Şirketler için siber güvenlik önlemleri
1-Tüm sistemlerin ve yazılımların güncel olmasını sağlayın. Güvenlik yamalarının düzenli olarak yapıldığından emin olun.
2- Personeli siber güvenlik konusunda bilinçlendirin, phishing ve sosyal mühendislik saldırılarına karşı farkındalık oluşturun, düzenli eğitim aldırın.
3- Çok faktörlü kimlik doğrulama sistemlerini kullanın. Şifrelerin güçlü ve sık değiştirildiğinden emin olun.

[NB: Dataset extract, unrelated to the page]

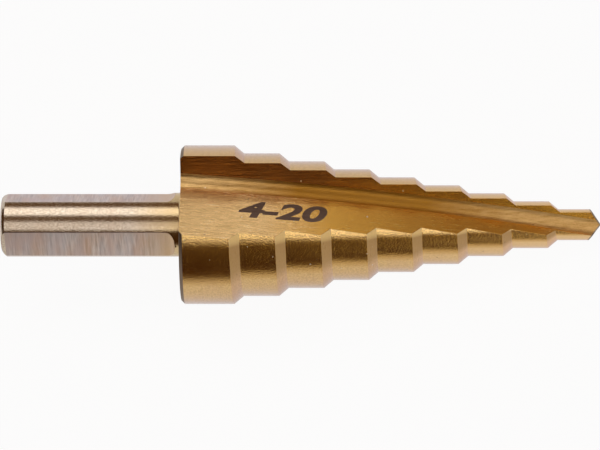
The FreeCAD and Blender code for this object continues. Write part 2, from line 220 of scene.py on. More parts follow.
class SkinTree:
    """A Geometry Nodes tree over a grid of rows and columns, with named sizes."""

    def __init__(self, name, sizes, rows, columns):
        self.tree = bpy.data.node_groups.new(name, "GeometryNodeTree")
        self.sizes = sizes
        sockets = self.tree.interface
        sockets.new_socket("Geometry", in_out="OUTPUT", socket_type="NodeSocketGeometry")
        for label in sizes:
            sockets.new_socket(label, in_out="INPUT", socket_type="NodeSocketFloat")
        self.inputs = self.tree.nodes.new("NodeGroupInput")
        grid = self.tree.nodes.new("GeometryNodeMeshGrid")
        for axis, count in (("X", rows), ("Y", columns)):
            grid.inputs["Vertices " + axis].default_value = count
            grid.inputs["Size " + axis].default_value = count - 1
        self.geometry = grid.outputs["Mesh"]
        place = self.tree.nodes.new("GeometryNodeInputPosition")
        split = self.tree.nodes.new("ShaderNodeSeparateXYZ")
        self.tree.links.new(place.outputs[0], split.inputs[0])
        self.row = Number(self.tree, split.outputs["X"]) + (rows - 1) / 2
        self.column = Number(self.tree, split.outputs["Y"]) + (columns - 1) / 2

    def size(self, label):
        return Number(self.tree, self.inputs.outputs[label])

    def paint(self, material, selection=None):
        """Gives faces a material, all of them or those where the selection is one."""
        node = self.tree.nodes.new("GeometryNodeSetMaterial")
        node.inputs["Material"].default_value = material
        self.tree.links.new(self.geometry, node.inputs["Geometry"])
        if selection:
            self.tree.links.new(selection.socket, node.inputs["Selection"])
        self.geometry = node.outputs["Geometry"]

    def finish(self, name, x, y, z):
        """Moves the grid to its formula and returns the result as a plain mesh."""
        join = self.tree.nodes.new("ShaderNodeCombineXYZ")
        for place, value in enumerate((x, y, z)):
            self.tree.links.new(value.socket, join.inputs[place])
        move = self.tree.nodes.new("GeometryNodeSetPosition")
        self.tree.links.new(self.geometry, move.inputs["Geometry"])
        self.tree.links.new(join.outputs[0], move.inputs["Position"])
        weld = self.tree.nodes.new("GeometryNodeMergeByDistance")
        weld.inputs["Distance"].default_value = WELD
        self.tree.links.new(move.outputs["Geometry"], weld.inputs["Geometry"])
        real = self.tree.nodes.new("GeometryNodeRealizeInstances")
        self.tree.links.new(weld.outputs["Geometry"], real.inputs["Geometry"])
        output = self.tree.nodes.new("NodeGroupOutput")
        self.tree.links.new(real.outputs["Geometry"], output.inputs["Geometry"])
        carrier = add_object(name, bpy.data.meshes.new(name))
        modifier = carrier.modifiers.new("skin", "NODES")
        modifier.node_group = self.tree
        for socket in self.tree.interface.items_tree:
            if socket.in_out == "INPUT":
                modifier[socket.identifier] = self.sizes[socket.name]
        evaluated = carrier.evaluated_get(bpy.context.evaluated_depsgraph_get())
        mesh = bpy.data.meshes.new_from_object(evaluated)
        bpy.data.objects.remove(carrier)
        print(name, "has", len(mesh.vertices), "vertices")
        return mesh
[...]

4- Hareket halindeki ve durağan verilerin şifrelenmesini organize ederek, veri ihlallerinde bile bilgilerin korunmasını sağlayın.
5- Güvenlik duvarları, VPN kullanımı ve ağ segmentasyonu ile dış tehditlere karşı korumayı güçlendirin.
6-Bir siber saldırı sonrası iş sürekliliği için düzenli veri yedeklemesi hayati önem taşır. Yedeklerin güvenliğinden emin olun ve düzenli tatbikat yapın.
7-Şirket içinde açık ve uygulanabilir siber güvenlik politikaları oluşturun, politikaları düzenli olarak gözden geçirin ve güncelleyin.
8-Yapay zekânın tehditlerine karşı, yapay zekâ tabanlı güvenlik sistemleri kullanarak anomali tespiti ve hızlı müdahale sağlamaya hazır olun. Daha da önemlisi, proaktif olarak tehdit oluşumlarını saptayın.
Sonuç
Dijital dünyadaki baş döndürücü gelişmeler, iş dünyasının güvenlik paradigmasını kökten değiştirmeyi zorunlu kılıyor. Geleneksel güvenlik yaklaşımlarını geride bırakmak ve teknoloji ile yapay zekânın sunduğu olanakları kullanarak proaktif ve entegre güvenlik stratejileri geliştirmek, artık bir lüks değil, stratejik bir zorunluluktur. Sadece bugünün değil, yarının tehditlerine karşı da hazırlıklı olmanız, şirketinizin sürdürülebilir başarısını garanti altına alacaktır. Geleceğin liderleri, sadece inovasyonla değil, güvenlik vizyonlarıyla da farklılaşacak.